The architect of the Brexit campaign, British politician Nigel Farage, campaigned for Donald Trump. At an Aug. 25 Trump rally in Jackson, Mississippi, Farage gave a speech about his voters’ decision to “take back control of their borders.”

Similarly, Trump has a fan in Hungarian Prime Minister Viktor Orban, who described as “a poison” the flood of asylum-seeking families from troubled countries of the Middle East and Africa. “Hungary does not need a single migrant for the economy to work, or the population to sustain itself, or for the country to have a future,” Orban declared in July.

The New York Times this year published a roundup of Europe’s rising nativism: In Austria, Denmark, Finland, France, Hungary, Poland and Switzerland, right-wing political parties that range in message from populism to fascism have elected growing numbers to national legislative bodies.

Unlike the United States, dominated by two political parties, European politics involves multiple parties that must form coalitions in order to seize a governing majority. These days, Europe’s conservative coalitions include the nativists.

The racial fears these groups embody are nothing new either in Europe or in the United States, according to political scientist Cornell Clayton, director of Washington State University’s Thomas S. Foley Institute of Public Policy and Public Service.

Class resentment, conspiracy theories and fear of groups from outside the majority have a “rich history” both here and abroad, Clayton said.

Even George Washington got caught up briefly in the politics of conspiracy and fear. In the heat of one campaign, Clayton said, Washington wrote against the Illuminati, a secretive Bavarian society believed to oppose the influence of religion.

In 1844, the Protestant “Know-Nothing” party railed against Irish and Italian immigration, inspiring a Philadelphia mob to burn Catholic homes and churches, killing 14 people and injuring 50.

At the 19th century’s end, the populist firebrand and presidential candidate William Jennings Bryan argued that the nation’s rich elites were conspiring to steal the jobs of hardworking white Americans and give them to cheaper labor from the ranks of European immigrants and recently liberated slaves. Inflamed Americans responded with mobs and lynchings.

Trump’s campaign, Clayton said, preached a refrain similar to Bryan’s. It was an appeal, he said, “to working-class voters, who feel they are on the short end of what is taking place in the economy. You can heighten these appeals by tingeing them with racial or ethnic elements. It’s easy to identify certain racial or ethnic groups and make them scapegoats.”

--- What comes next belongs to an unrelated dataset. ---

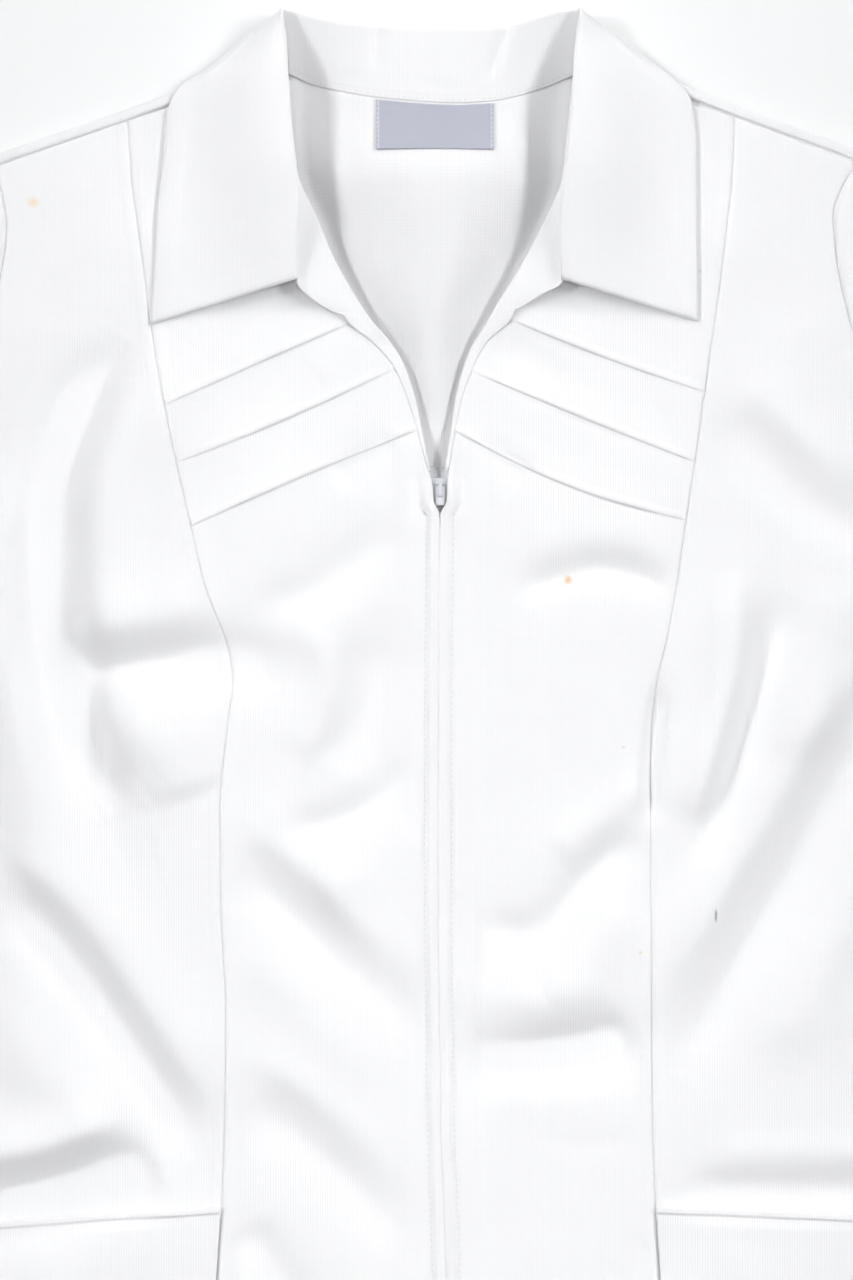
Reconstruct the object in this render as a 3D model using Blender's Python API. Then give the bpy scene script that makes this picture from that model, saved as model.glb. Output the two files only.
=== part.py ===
"""Women's zip-front uniform top with a wing collar, laid flat on its back.

The frame is the garment's own: X across it, +Y from hem to neck, +Z up from the table.
Lengths are in millimetres until a mesh is made. Left is the side at -X.
"""
from typing import NamedTuple

import bpy
import bmesh
import numpy as np
from mathutils import Matrix

MM = 0.001
LEFT = -1
RIGHT = 1

# Driving sizes of the cloth and of the garment
CLOTH = 1.2
SEAM_GAP = 0.3
LAYER_GAP = 0.3
FRONT_BASE = CLOTH + LAYER_GAP
NECK_TOP_Y = 381.5
HEM_Y = -381.5
HEM_CURVE = 7.0
HALF_HEM = 268.0
LEFT_SLOPE = 0.344
RIGHT_SLOPE = 0.366
SHOULDER_TIP_Y = 312.0
UNDERARM_Y = 110.0
POCKET_Y = -188.0

# The collar's turned-over fall lies under the back's neck and lifts it
FALL_THICK = 1.4
BACK_LIFT = 1.8
FRONT_LIFT = 2.5
COLLAR_THICK = 1.7

# Loose air between front and back, how fast it goes at an edge, and how much more there is
# away from the zip, where the folds are deeper too
PUFF = 2.4
PUFF_EDGE = 42.0
FOLD_FLOOR = 0.4
PUFF_SWELL = 0.8
FOLD_SWELL = 0.8
ZIP_CALM = 16.0
SWELL_REACH = 34.0

# The standing band with its ends, which stand higher, and the fall behind it
BAND_FOOT = 0.8
BAND_STAND = 9.4
BAND_END_STAND = 3.4
BAND_END_FOOT = 1.6
FALL_STAND = 9.0
FALL_CURL_START = 0.62

# A collar leaf over the front: its gap, and how its outer edge and its roll line dip
LEAF_GAP = 0.6
LEAF_DROP_START = 0.78
LEAF_ROLL_DIP = 0.9
LEAF_ROLL_SHARE = 0.08
LEAF_EDGE_THIN = 0.5

# The raised middle of the back inside the open neck, and where it ends at the zip
NECK_RIDGE = 4.4
RIDGE_REACH = 24.0
RIDGE_SHARE = 0.62
RIDGE_FOOT_Y = 165.0
RIDGE_FOOT_FADE = 40.0
RIDGE_SEAM_Y = 296.0
RIDGE_SEAM_FADE = 30.0

# Where the collar's fall starts to lift the back and the front, and how far out it goes
BACK_LIFT_Y = 292.0
FRONT_LIFT_Y = 268.0
LIFT_MIDDLE_X = -3.0
LIFT_HALF = 150.0
LIFT_FADE = 20.0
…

These arguments play well in the United States and Europe, Clayton said, with people whose old-economy skills leave them ill-equipped for a global economy founded on advanced technology and trade. In fact, assembly lines once located overseas have been returning to the United States to be closer to U.S. consumers – but the plants are filled with more robots than humans. And humans who maintain those robots need high-technology skills.

A weakness of this year’s presidential campaign, Clayton said, was a shortage of candid conversation about how to address the legitimate concerns of poorly educated manual laborers; they’ve seen local factories close with nothing but a minimum-wage retail job to match their skills and precious little to supersede their fear.

“Fear is a very powerful motivating force,” Clayton said. “Much more powerful than, say, hope.”